Le problème de la « musique à venir »

Robert Beyer

 

 

            Konrad Boehmer, dans l’entretien publié dans Ars Sonora Revue N°1 (juin 1995), évoquait en ces termes l’auteur de ce texte : «...Beyer (...) était un fantasque, un rêveur qui avait publié en 1925 et 1928 deux très grands textes sur une possible musique à électricité, comme il l'avait appelée à l'époque, et dans son concept il y avait un élément qui jouait un rôle extrêmement important, c'était l'espace...». C’est le second de ces textes, (paru en 1928, à Berlin, dans la revue Die Musik — sous le titre : Das Problem der “Kommenden Musik”) que nous vous proposons de lire ci-dessous, dans la traduction de l’allemand qu’en a faite pour nous Martin Kaltenecker. (Concernant Robert Beyer, cf., outre l’entretien cité ci-dessus, l’article de Vande Gorne, infra, p. 83).

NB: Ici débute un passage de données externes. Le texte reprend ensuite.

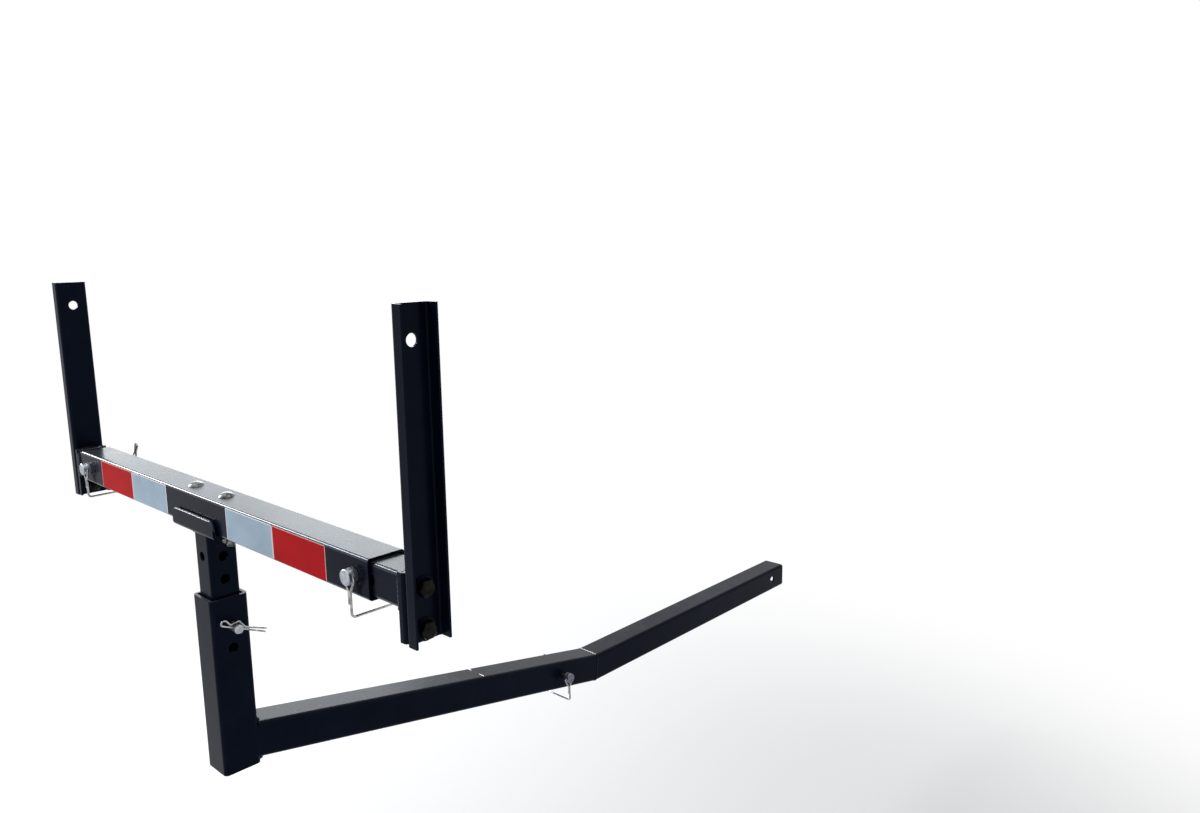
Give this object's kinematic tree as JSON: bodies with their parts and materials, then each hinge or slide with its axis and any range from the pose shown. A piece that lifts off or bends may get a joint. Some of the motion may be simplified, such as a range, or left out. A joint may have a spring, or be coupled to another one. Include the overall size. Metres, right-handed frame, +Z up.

            Un observateur avisé de la musique contemporaine ne pourra plus se cacher aujourd'hui que l'évolution de la musique, malgré l'intense activité de ceux qui la produisent comme de ceux qui la reproduisent, est dans un état de stagnation et que le pas décisif vers le début d'une nouvelle ère, si souvent annoncé, n'a pas encore été franchi. Il doit finalement douter si la réalité actuelle de la composition porte en elle ce pouvoir d'opérer une intervention décisive dans l'évolution de la musique, de conduire les problèmes vers une solution et d'achever une crise larvée.

            Continuer sur ce chemin signifie vouloir créer quelque chose de nouveau en partant du passé et des pratiques du contrepoint et de l'harmonie, et faire confiance au clavier pour produire des solutions toujours nouvelles et finalement illimitées. Ce que l'on fait là doit rester une mode et ne pourra jamais être un progrès. Dès que l'on a analysé que l'avancée doit être radicale et profonde et saisit la musique en son principe et en toutes ses parties, chaque étape à venir où l'on interviendrait dans cette évolution de manière “compositive” entretiendra avec la précédante un rapport d'addition (Und-Beziehung) sans représenter quelque chose de fondamentalement nouveau.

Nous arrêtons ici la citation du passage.